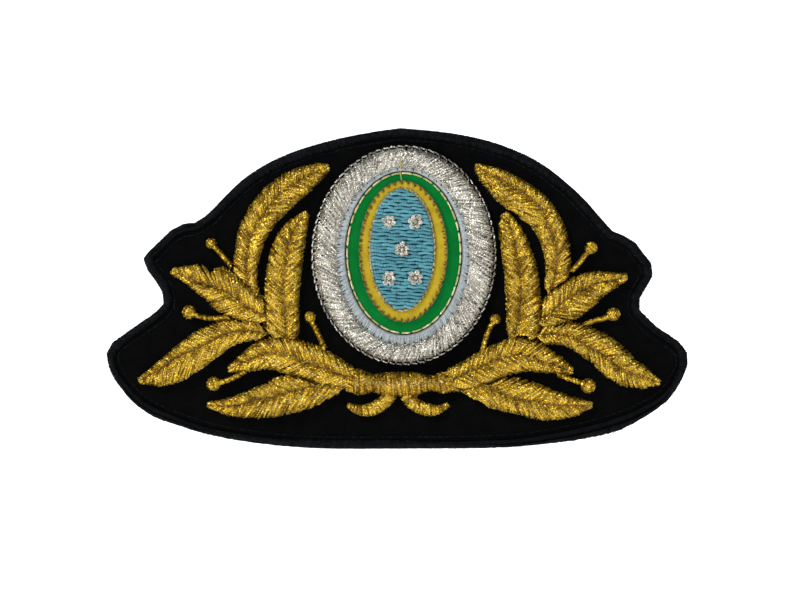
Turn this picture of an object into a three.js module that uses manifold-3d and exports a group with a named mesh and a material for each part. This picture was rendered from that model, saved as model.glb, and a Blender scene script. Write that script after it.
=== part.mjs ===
// A cloth cap badge: a stiffened felt shape with a bound edge, two branches of
// raised satin-stitch leaves, a knot, and an oval medallion sewn on the middle.
//
// Millimetres, +Z up as the badge is worn, and -Y towards the viewer.  The flat
// back face, which is sewn to the cap, lies on y = 0 with the origin at its middle.

import * as THREE from 'three';
import { LoftGeometry } from 'three/addons/geometries/LoftGeometry.js';
import { mergeVertices } from 'three/addons/utils/BufferGeometryUtils.js';
import Module from 'manifold-3d';

const wasm = await Module();
wasm.setup();

// ---------------------------------------------------------------- driving sizes

const BADGE_WIDTH = 110.4;
const BADGE_HEIGHT = 61.2;
const MEDALLION_WIDTH = 35.8;
const MEDALLION_HEIGHT = 42.4;

const BACKING_THICKNESS = 0.5;
const STIFFENER_THICKNESS = 1.2;
const FELT_THICKNESS = 1.2;
const GLUE_LINE = 0.04; // left between one cloth layer and the next

const EDGE_WIDTH = 1.6; // how far the bound edge reaches over the cloth
const EDGE_LIP = 0.5; // thickness of the binding over the face cloth
const EDGE_GRIP = 0.9; // how deep the cloth sits inside the binding
const EDGE_CLEARANCE = 0.05;
const EDGE_ROUND = 0.5; // the binding's outer corners are eased by this much
const SEAM_GAP = 0.35; // from the binding to the line of stitches just inside it
const SEAM_RISE = 0.2;

const LEAF_RISE = 1.7; // height of the satin lobes above the felt
const LEAF_WIDTH = 6; // a leaf this wide stands at its full rise
const KNOT_RISE = 1.8;
const KNOT_WIDTH = 4;
const TENDRIL_RISE = 1.1;
const TENDRIL_WIDTH = 2;
const STALK_RISE = 0.8;
const STALK_WIDTH = 0.76;
const BERRY_RISE = 1.3;
const PAD_CLEARANCE = 0.08;
const NEIGHBOUR_GAP = 0.3; // between a piece and the one that passes over it

const MEDALLION_GROUND = 0.8;
const SILVER_RISE = 1.5;
const PALE_RISE = 0.65;
const OVAL_STEP = 0.35; // thickness of each coloured oval of cloth
const THREAD = 0.4; // width of a single laid thread
const THREAD_RISE = 0.3;
const OVAL_GAP = 0.1; // around a ring that closes on another
const ROSETTE_RADIUS = 1.45;
const ROSETTE_RISE = 0.35;

// The pattern below is drawn for a badge of this size, and is enlarged to fit.
const DRAWN_WIDTH = 110.4;
const DRAWN_HEIGHT = 61.2;
const DRAWN_MEDALLION_WIDTH = 35.8;
const DRAWN_MEDALLION_HEIGHT = 42.4;

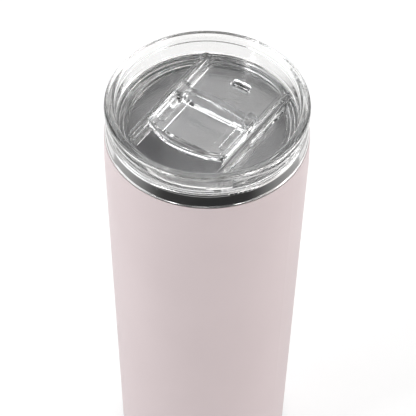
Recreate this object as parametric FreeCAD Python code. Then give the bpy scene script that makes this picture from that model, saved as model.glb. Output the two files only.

» WORK TO COMPLETE: Gather each line in these records that contains the string "manifold".

» WRITTEN SOLUTION:
Turn this picture of an object into a three.js module that uses manifold-3d and exports a group with a named mesh and a material for each part. This picture was rendered from that model, saved as model.glb, and a Blender scene script. Write that script after it.
import Module from 'manifold-3d';